US Defence Secretary Donald Rumsfeld is being sued by two civil liberties group for allegedly authorising torture and then failing to stop it.
Donald Rumsfeld strongly disputes the claims
The American Civil Liberties Union and Human Rights First have filed a lawsuit on behalf of eight men who claim abuse by US forces in Iraq and Afghanistan.
The men allege they suffered beatings, mock executions and sexual humiliation.
The Pentagon says no policies or procedures Mr Rumsfeld approved were intended as abuse or condoning abuse.
"There have been multiple investigations into the various aspects of detainee abuse," it said in a statement. "None have concluded there was a policy of abuse."
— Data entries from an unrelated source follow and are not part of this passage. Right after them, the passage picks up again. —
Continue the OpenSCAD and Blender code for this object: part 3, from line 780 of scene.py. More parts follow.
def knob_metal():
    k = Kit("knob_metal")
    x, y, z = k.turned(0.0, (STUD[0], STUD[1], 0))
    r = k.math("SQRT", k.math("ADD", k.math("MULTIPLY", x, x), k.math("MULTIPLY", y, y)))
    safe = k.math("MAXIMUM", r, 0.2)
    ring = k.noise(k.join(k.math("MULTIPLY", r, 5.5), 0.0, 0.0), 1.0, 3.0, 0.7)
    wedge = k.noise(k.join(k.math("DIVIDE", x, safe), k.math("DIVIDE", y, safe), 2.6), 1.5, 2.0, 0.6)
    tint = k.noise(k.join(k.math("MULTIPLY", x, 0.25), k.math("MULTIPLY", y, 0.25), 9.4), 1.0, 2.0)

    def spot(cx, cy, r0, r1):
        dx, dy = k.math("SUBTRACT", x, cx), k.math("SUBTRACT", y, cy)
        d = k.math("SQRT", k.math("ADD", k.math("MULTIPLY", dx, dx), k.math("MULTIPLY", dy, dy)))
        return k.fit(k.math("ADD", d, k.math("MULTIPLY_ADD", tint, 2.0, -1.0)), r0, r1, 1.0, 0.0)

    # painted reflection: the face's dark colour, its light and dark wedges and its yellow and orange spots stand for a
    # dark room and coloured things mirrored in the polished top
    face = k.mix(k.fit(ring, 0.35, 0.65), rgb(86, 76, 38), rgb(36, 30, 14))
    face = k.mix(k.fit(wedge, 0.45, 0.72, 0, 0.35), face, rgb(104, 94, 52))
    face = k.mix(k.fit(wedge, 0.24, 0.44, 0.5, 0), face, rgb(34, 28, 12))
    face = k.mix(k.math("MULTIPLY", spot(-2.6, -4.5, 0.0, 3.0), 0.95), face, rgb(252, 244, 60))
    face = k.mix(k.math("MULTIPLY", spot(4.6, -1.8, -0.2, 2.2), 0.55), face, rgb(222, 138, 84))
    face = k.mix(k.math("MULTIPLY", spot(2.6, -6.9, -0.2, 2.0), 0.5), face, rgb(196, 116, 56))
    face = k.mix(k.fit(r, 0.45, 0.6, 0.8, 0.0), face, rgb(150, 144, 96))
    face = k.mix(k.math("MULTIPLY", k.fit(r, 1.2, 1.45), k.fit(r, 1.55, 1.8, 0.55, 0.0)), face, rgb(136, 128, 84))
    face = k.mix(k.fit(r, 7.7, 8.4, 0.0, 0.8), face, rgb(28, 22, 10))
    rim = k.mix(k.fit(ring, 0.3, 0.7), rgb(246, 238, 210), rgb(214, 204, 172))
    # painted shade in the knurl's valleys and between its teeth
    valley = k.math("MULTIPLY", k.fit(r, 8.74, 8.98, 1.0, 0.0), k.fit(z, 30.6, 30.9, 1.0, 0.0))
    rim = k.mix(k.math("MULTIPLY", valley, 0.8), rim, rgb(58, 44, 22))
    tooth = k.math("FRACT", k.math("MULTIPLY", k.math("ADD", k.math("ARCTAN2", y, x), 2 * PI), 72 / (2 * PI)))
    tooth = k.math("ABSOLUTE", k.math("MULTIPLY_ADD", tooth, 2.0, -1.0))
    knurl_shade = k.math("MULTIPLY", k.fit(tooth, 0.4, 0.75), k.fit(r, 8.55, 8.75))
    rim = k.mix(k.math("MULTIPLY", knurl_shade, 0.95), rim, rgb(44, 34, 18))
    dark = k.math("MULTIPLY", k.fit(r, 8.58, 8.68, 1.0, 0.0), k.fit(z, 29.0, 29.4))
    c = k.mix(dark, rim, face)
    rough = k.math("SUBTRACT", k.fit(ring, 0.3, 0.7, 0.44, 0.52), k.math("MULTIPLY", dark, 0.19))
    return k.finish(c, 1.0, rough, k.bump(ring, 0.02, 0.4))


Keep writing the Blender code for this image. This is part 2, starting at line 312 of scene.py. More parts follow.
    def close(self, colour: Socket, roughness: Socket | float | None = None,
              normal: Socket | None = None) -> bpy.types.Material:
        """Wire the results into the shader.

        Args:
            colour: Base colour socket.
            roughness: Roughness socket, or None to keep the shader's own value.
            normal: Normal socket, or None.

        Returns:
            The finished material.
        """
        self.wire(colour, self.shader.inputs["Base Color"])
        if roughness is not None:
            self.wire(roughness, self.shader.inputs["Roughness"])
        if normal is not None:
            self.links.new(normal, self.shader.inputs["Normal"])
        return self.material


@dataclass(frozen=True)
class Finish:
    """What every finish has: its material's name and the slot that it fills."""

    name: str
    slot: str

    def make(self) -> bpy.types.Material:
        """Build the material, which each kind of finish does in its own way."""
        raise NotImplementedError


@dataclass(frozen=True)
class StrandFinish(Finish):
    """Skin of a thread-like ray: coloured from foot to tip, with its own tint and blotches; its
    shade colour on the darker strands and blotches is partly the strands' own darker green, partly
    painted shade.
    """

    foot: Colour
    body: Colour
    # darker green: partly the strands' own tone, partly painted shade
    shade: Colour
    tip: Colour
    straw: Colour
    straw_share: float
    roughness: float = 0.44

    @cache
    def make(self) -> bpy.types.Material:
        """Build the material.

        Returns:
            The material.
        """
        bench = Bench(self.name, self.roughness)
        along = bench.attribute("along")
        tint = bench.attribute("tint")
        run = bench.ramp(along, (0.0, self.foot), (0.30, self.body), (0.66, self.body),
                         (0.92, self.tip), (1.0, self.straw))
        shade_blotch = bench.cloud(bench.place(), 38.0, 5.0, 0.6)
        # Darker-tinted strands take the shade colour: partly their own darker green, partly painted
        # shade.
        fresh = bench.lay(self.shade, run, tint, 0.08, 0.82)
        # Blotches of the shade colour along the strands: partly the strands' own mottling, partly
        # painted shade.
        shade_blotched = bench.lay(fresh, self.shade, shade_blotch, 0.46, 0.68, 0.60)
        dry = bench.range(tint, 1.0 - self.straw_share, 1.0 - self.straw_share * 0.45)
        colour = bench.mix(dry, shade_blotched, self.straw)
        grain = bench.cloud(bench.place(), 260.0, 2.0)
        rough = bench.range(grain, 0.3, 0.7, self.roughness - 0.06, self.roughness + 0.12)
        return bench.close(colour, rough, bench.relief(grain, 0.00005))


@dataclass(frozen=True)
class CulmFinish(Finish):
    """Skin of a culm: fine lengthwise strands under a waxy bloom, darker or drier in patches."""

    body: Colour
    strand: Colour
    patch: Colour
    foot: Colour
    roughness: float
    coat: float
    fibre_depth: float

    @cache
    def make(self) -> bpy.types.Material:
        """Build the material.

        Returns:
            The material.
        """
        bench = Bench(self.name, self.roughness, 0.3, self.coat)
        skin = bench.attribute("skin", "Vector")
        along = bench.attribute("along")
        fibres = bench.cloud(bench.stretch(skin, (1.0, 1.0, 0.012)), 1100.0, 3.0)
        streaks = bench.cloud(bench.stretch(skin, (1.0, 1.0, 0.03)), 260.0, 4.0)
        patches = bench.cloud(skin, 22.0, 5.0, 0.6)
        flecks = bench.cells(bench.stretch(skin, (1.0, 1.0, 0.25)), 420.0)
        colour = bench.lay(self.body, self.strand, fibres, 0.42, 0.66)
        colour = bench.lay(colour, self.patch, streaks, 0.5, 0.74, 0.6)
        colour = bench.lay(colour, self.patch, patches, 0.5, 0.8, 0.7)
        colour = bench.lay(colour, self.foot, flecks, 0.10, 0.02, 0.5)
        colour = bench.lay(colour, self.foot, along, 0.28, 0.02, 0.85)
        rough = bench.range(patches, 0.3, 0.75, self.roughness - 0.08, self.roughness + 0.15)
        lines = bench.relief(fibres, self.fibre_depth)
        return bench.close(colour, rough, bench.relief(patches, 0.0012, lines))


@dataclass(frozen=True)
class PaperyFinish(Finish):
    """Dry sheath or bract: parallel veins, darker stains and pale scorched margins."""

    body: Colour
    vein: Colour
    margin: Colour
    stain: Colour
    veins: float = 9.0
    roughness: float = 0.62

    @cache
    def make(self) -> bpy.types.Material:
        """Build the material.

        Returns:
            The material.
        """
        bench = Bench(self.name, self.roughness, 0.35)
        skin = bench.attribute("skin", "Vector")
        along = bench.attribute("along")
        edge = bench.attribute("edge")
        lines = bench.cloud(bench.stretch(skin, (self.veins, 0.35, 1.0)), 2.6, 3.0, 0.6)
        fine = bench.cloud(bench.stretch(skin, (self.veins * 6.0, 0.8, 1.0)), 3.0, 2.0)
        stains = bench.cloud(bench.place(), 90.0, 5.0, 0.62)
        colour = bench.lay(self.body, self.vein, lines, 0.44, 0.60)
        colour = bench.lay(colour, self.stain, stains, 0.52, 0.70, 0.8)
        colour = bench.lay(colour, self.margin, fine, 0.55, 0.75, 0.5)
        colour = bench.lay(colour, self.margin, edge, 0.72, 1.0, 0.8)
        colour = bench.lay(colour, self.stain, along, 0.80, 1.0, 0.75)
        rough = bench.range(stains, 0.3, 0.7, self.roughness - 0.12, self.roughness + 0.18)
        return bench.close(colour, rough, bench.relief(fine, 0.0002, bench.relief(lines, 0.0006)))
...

The groups are seeking undetermined compensation for four Iraqis and four Afghans detained at various locations, including Iraq's Abu Ghraib prison and the Bagram air base in Afghanistan.
None of the men were ever charged and all have since been released, they said.
The case - being heard in Mr Rumsfeld's home state of Illinois - focuses on an order he signed in December 2002 authorising new methods for interrogating prisoners at Guantanamo Bay.
Both groups say the defence secretary later ignored overwhelming evidence that the policies resulted in prisoner abuse.
"Secretary Rumsfeld bears direct and ultimate responsibility for this descent into horror by personally authorising unlawful interrogation techniques and by abdicating his legal duty to stop torture," said lead counsel Lucas Guttentag.
The defence secretary has apologised for the abuse scandals and has twice offered to resign.
Three other cases are being heard against Lt Gen Ricardo Sanchez, former commander of US military forces in Iraq, Col Thomas Pappas an Brig Gen Janis Karpinski, both commanders at Abu Ghraib.